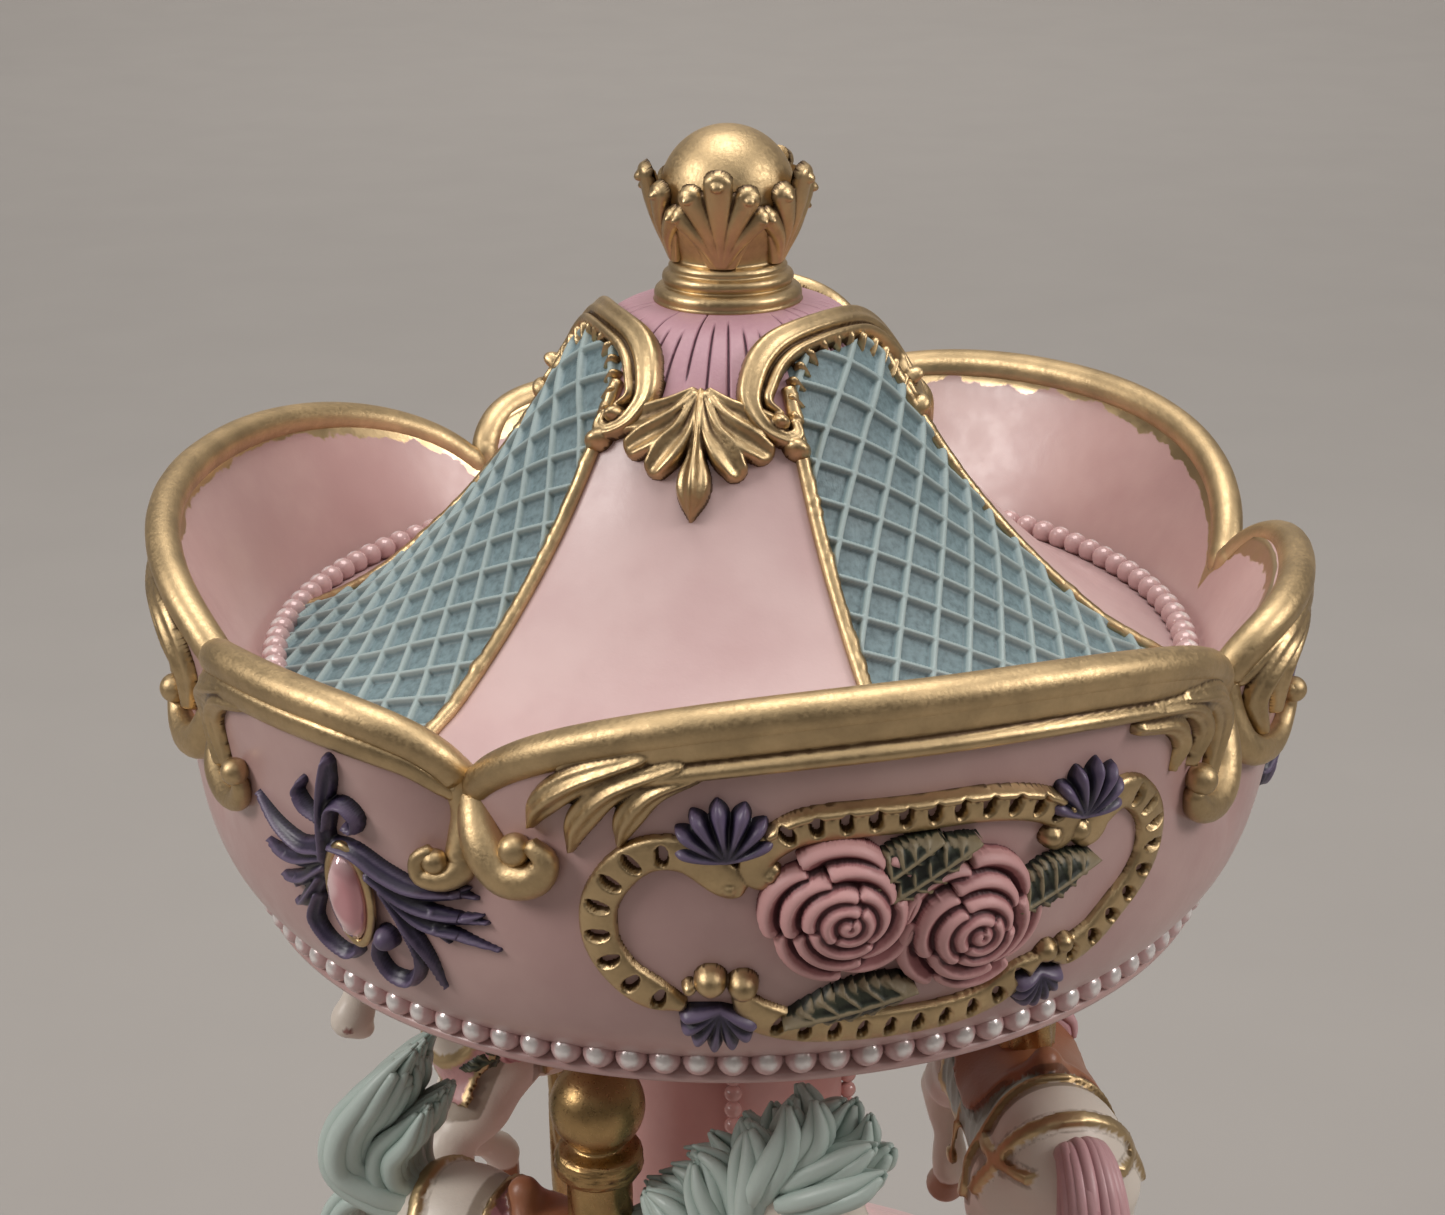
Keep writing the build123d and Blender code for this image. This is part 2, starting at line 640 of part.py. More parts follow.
with BuildPart() as canopy_band:
    add(revolved(BAND_WALL + BAND_INSIDE))
    add(band_limits.part, mode=Mode.INTERSECT)
    add(lower_pearl_shape, mode=Mode.SUBTRACT)
save(canopy_band, "canopy_band")

rim_layer = revolved([(83.6, NOTCH_Z), (84.2, RING_Z + 55), (77.8, RING_Z + 55), (75.6, RING_Z + 48),
                      (72.2, NOTCH_Z)])
with BuildPart() as rim_limits:
    for lobe_azimuth, half_width, rise in LOBES:
        add(thrice(lobe_prism(lobe_azimuth, half_width, rise)))

with BuildPart() as canopy_rim:
    add(rim_layer)
    add(rim_limits.part, mode=Mode.INTERSECT)
    add(band_limits.part, mode=Mode.SUBTRACT)
save(canopy_rim, "canopy_rim")

with BuildPart() as lower_pearls:
    add(lower_pearl_shape)
save(lower_pearls, "lower_pearls")

with BuildPart() as upper_pearls:
    add(hoop(66.1, SHELF_Z + 1.7, 1.7))
save(upper_pearls, "upper_pearls")

ornament_wall = BAND_WALL[2:9]
CARTOUCHE_Z = RING_Z + 23

with BuildPart() as band_cartouches:
    add(thrice(on_wall(skin(ornament_wall, 0, 1.5), oval_frame.sketch, CARTOUCHE_AZIMUTH, CARTOUCHE_Z)))
save(band_cartouches, "band_cartouches")

with BuildPart() as band_roses:
    add(thrice(on_wall(skin(ornament_wall, 0, 4), rose_pair.sketch, CARTOUCHE_AZIMUTH, CARTOUCHE_Z)))
save(band_roses, "band_roses")

with BuildPart() as band_leaves:
    add(thrice(on_wall(skin(ornament_wall, 0, 1.8), leaf_group.sketch, CARTOUCHE_AZIMUTH, CARTOUCHE_Z)))
    for neighbour in (band_roses, band_cartouches):
        add(neighbour.part, mode=Mode.SUBTRACT)
save(band_leaves, "band_leaves")

FLOURISH_Z = RING_Z + 21
with BuildPart() as band_gems:
    add(thrice(on_wall(skin(ornament_wall, 0, 3), gem_oval.sketch, FLOURISH_AZIMUTH, FLOURISH_Z)))
save(band_gems, "band_gems")

with BuildPart() as band_flourishes:
    add(thrice(on_wall(skin(ornament_wall, 0, 1.6), flourish.sketch, FLOURISH_AZIMUTH, FLOURISH_Z)))
    add(band_gems.part, mode=Mode.SUBTRACT)
save(band_flourishes, "band_flourishes")

VOLUTE_AZIMUTHS = (LARGE_LOBE - 34.5, LARGE_LOBE + 30, LARGE_LOBE - 45, LARGE_LOBE - 74)
with BuildPart() as rim_scrolls:
    for scroll_azimuth in VOLUTE_AZIMUTHS:
        add(thrice(on_wall(skin(ornament_wall, 0, 2.2), volute.sketch, scroll_azimuth, NOTCH_Z - 4.8)))
    for neighbour in (band_cartouches, band_flourishes, canopy_rim):
        add(neighbour.part, mode=Mode.SUBTRACT)
save(rim_scrolls, "rim_scrolls")


# ---- Roof ----
with BuildPart() as roof:
    add(revolved(ROOF_WALL + ROOF_INSIDE))
save(roof, "roof")

with BuildPart() as collar:
    add(revolved([(r, RING_Z + z) for r, z in [(22.5, 69), (23.8, 69.4), (20.8, 73.4), (17.8, 76.8), (14, 78.8),
                                               (8.8, 79.8), (TIE_ROD_R, 79.8), (TIE_ROD_R, 77), (8, 77),
                                               (16, 75.5), (19, 73)]]))
save(collar, "roof_collar")

tent_wall = ROOF_WALL[1:8]

with BuildPart() as acanthus_leaves:
    add(thrice(on_wall(skin(tent_wall, 0, 3), acanthus.sketch, PINK_PANEL, RING_Z + 59)))
    add(collar.part, mode=Mode.SUBTRACT)
save(acanthus_leaves, "acanthus_leaves")

with BuildPart() as roof_arches:
    add(thrice(on_wall(skin(ROOF_WALL[4:10], 0, 3.4), arch.sketch, BLUE_PANEL, RING_Z + 60.5)))
    add(collar.part, mode=Mode.SUBTRACT)
    add(acanthus_leaves.part, mode=Mode.SUBTRACT)
save(roof_arches, "roof_arches")

with BuildSketch() as rib_outline:
    with Locations((0, 45)):
        Rectangle(1.3, 40)
with BuildPart() as roof_ribs:
    for side in (-1, 1):
        add(thrice(on_wall(skin(tent_wall, 0, 1.6), rib_outline.sketch, BLUE_PANEL + side * BLUE_HALF_WIDTH, RING_Z)))
    for neighbour in (roof_arches, acanthus_leaves, collar, upper_pearls):
        add(neighbour.part, mode=Mode.SUBTRACT)
save(roof_ribs, "roof_ribs")

with BuildPart() as lattice_panels:
    for turn in TURNS:
        edges = [radians(BLUE_PANEL + turn + side * BLUE_HALF_WIDTH) for side in (-1, 1)]
        with BuildSketch(Plane.XY.offset(RING_Z + 28)):
            with BuildLine():
                Polyline((0, 0), *[(REACH * sin(a), -REACH * cos(a)) for a in edges], close=True)
            make_face()
        extrude(amount=45)
    add(skin(tent_wall, 0, 0.9), mode=Mode.INTERSECT)
    for neighbour in (roof_ribs, roof_arches, acanthus_leaves, collar, upper_pearls):
        add(neighbour.part, mode=Mode.SUBTRACT)
save(lattice_panels, "lattice_panels")

BALL_R = 9.4
BALL_Z = RING_Z + 94.3
with BuildPart() as finial_cup:
    add(revolved([(r, RING_Z + z) for r, z in [(TIE_ROD_R, 79.8), (9.6, 79.8), (10.2, 81), (9.4, 82.2), (8.4, 82.8),
                                               (8.6, 83.6), (7, 84.6), (5.8, 85.2), (7.6, 87.5), (9.4, 90.5),
                                               (10.3, 94), (10.8, 97), (TIE_ROD_R, 97)]]))
    with Locations((0, 0, BALL_Z)):
        Sphere(BALL_R, mode=Mode.SUBTRACT)
save(finial_cup, "finial_cup")

with BuildPart() as finial_ball:
    with Locations((0, 0, BALL_Z)):
        Sphere(BALL_R)
    add(tie_rod.part, mode=Mode.SUBTRACT)
save(finial_ball, "finial_ball")


# ---- Horses and poles ----
POLE_Z = PLATFORM_TOP + 2.5     # lower end of a pole at its lowest place on the track
POLE_COLLAR_Z = RING_Z - 33.5
POLE_BALL_Z = RING_Z - 23.2
POLE_BALL_R = 6.64
FOLLOWER_Z = CAM_PEAK_Z + 0.5   # underside of the follower, just above the highest point of the track

# limbs as (forward, sideways, height above the pearls) points with a radius at each
LIMBS = [
    [((-20, 0, -53), 11), ((0, 0, -56), 10.5), ((15, 0, -55), 11.5)],
    [((17, 0, -50), 9), ((27, 0, -35), 6.5), ((32, 0, -27), 5.6)],
    [((32, 0, -27), 5.4), ((38, 0, -36), 4.6), ((43, 0, -45), 3.6)],
    [((28, 0, -22), 4), ((14, 0, -38), 4)],
    [((-29, 0, -47), 4.5), ((-38, 0, -36), 5.5), ((-42, 0, -56), 5)],
    [((17, 5, -60), 6), ((30, 6, -72), 3.8), ((24, 6, -85), 2.8), ((28, 6, -90), 3.4)],
    [((15, -5, -62), 6), ((22, -6, -78), 3.6), ((12, -6, -87), 2.8), ((12, -6, -91), 3.4)],
    [((-19, 5, -58), 7.5), ((-13, 6, -71), 4.6), ((-27, 6, -82), 3), ((-34, 6, -90), 3.4)],
    [((-21, -5, -58), 7.5), ((-20, -6, -72), 4.6), ((-34, -6, -79), 3), ((-41, -6, -87), 3.4)],
]

with BuildPart() as horse_form:
    for limb in LIMBS:
        for (start, start_r), (end, end_r) in zip(limb, limb[1:]):
            start_point = Vector(*start) + Vector(0, 0, RING_Z)
            end_point = Vector(*end) + Vector(0, 0, RING_Z)
            with BuildSketch(Plane(origin=start_point, z_dir=end_point - start_point)):
                Circle(start_r)
            with BuildSketch(Plane(origin=end_point, z_dir=end_point - start_point)):
                Circle(end_r)
            loft()
        for place, place_r in limb:
            with Locations(Vector(*place) + Vector(0, 0, RING_Z)):
                Sphere(place_r * 1.03)
    with BuildSketch():
        Circle(POLE_R)
    extrude(amount=RING_Z, mode=Mode.SUBTRACT)

with BuildPart() as pole_form:
    add(revolved([(0, FOLLOWER_Z), (GUIDE_R, FOLLOWER_Z), (GUIDE_R, FOLLOWER_Z + 2.5), (ROD_R, FOLLOWER_Z + 2.5),
                  (ROD_R, POLE_Z), (POLE_R, POLE_Z), (POLE_R, POLE_COLLAR_Z), (6, POLE_COLLAR_Z),
                  (6, POLE_COLLAR_Z + 3), (3.4, POLE_COLLAR_Z + 4), (3.4, POLE_BALL_Z), (0, POLE_BALL_Z)]))
    with Locations((0, 0, POLE_BALL_Z)):
        Sphere(POLE_BALL_R)
    with BuildSketch(Plane.XY.offset(POLE_BALL_Z)):
        Circle(ROD_R)
    extrude(amount=RING_Z + 5 - POLE_BALL_Z)

for number, horse_plane in enumerate(horse_planes, start=1):
    with BuildPart() as horse:
        with Locations(Location(horse_plane)):
            add(horse_form.part)
    save(horse, f"horse_{number}")

    with BuildPart() as pole:
        with Locations(Location(horse_plane)):
            add(pole_form.part)
    save(pole, f"pole_{number}")

print("finial top", BALL_Z + BALL_R)
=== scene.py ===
"""Looks of the carousel music box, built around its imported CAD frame.

Lengths are millimetres until a mesh is written, which turns them into metres. Azimuths are degrees from
the front (-Y) towards +X. Heights on the canopy count from the middle of its lower string of pearls.
"""
import math

import bpy
import numpy as np
from mathutils import Matrix, Vector


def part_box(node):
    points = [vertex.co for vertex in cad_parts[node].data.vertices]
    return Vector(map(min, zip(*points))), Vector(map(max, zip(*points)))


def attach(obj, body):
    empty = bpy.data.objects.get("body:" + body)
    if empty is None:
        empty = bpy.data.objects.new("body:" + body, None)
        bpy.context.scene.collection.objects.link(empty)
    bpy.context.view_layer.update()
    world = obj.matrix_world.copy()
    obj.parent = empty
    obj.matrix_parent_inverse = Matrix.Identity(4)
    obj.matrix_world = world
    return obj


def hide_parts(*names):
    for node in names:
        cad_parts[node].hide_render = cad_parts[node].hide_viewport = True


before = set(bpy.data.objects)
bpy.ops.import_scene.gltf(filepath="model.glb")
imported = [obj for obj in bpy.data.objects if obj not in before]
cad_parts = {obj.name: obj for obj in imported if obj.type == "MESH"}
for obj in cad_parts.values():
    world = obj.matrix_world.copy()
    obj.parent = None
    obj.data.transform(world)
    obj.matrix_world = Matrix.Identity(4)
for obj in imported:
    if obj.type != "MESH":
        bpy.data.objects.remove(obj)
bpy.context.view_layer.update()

MM = 0.001
TURNS = (0, 120, 240)


def span(node):
    """Lowest and highest corner of a CAD node, in millimetres."""
    low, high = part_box(node)
    return np.array(low) / MM, np.array(high) / MM


RING_Z = float(sum(span("lower_pearls")[i][2] for i in (0, 1)) / 2)
PEARL_RING_R = 70.0
LARGE_LOBE, LARGE_HALF, LARGE_TOP = 16.8, 41.5, 51.9    # azimuth, half width in degrees, height of the rim
SMALL_LOBE, SMALL_HALF, SMALL_TOP = -43.2, 18.5, 45.6
NOTCH_TOP = 34.7
CARTOUCHE_AZIMUTH, CARTOUCHE_Z = 14.6, 23.0
FLOURISH_AZIMUTH, FLOURISH_Z = -37.5, 21.0
BASE_ORNAMENT_Z = 36.0
MM_PER_DEGREE = 1.379                                   # along the outer wall of the canopy
BASE_MM_PER_DEGREE = 1.335                              # along the wall of the base
POLE_CIRCLE_R = 48.0                                    # distance of the poles from the column's axis
PINK_PANEL, BLUE_PANEL, BLUE_HALF = -10.5, 49.5, 28.8   # azimuths of the roof's panels, half width


# ---- Points, faces and shapes ----
# A shape is (points, list of face arrays, dictionary of values at the points).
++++
Quote only the lines running from the line that holds "for number, horse_plane" to the line that holds "cad_parts[node].hide_render = cad_parts[node].hide_viewport", both ends included.

• [EXERCISE RESPONSE]:
for number, horse_plane in enumerate(horse_planes, start=1):
    with BuildPart() as horse:
        with Locations(Location(horse_plane)):
            add(horse_form.part)
    save(horse, f"horse_{number}")

    with BuildPart() as pole:
        with Locations(Location(horse_plane)):
            add(pole_form.part)
    save(pole, f"pole_{number}")

print("finial top", BALL_Z + BALL_R)
=== scene.py ===
"""Looks of the carousel music box, built around its imported CAD frame.

Lengths are millimetres until a mesh is written, which turns them into metres. Azimuths are degrees from
the front (-Y) towards +X. Heights on the canopy count from the middle of its lower string of pearls.
"""
import math

import bpy
import numpy as np
from mathutils import Matrix, Vector


def part_box(node):
    points = [vertex.co for vertex in cad_parts[node].data.vertices]
    return Vector(map(min, zip(*points))), Vector(map(max, zip(*points)))


def attach(obj, body):
    empty = bpy.data.objects.get("body:" + body)
    if empty is None:
        empty = bpy.data.objects.new("body:" + body, None)
        bpy.context.scene.collection.objects.link(empty)
    bpy.context.view_layer.update()
    world = obj.matrix_world.copy()
    obj.parent = empty
    obj.matrix_parent_inverse = Matrix.Identity(4)
    obj.matrix_world = world
    return obj


def hide_parts(*names):
    for node in names:
        cad_parts[node].hide_render = cad_parts[node].hide_viewport = True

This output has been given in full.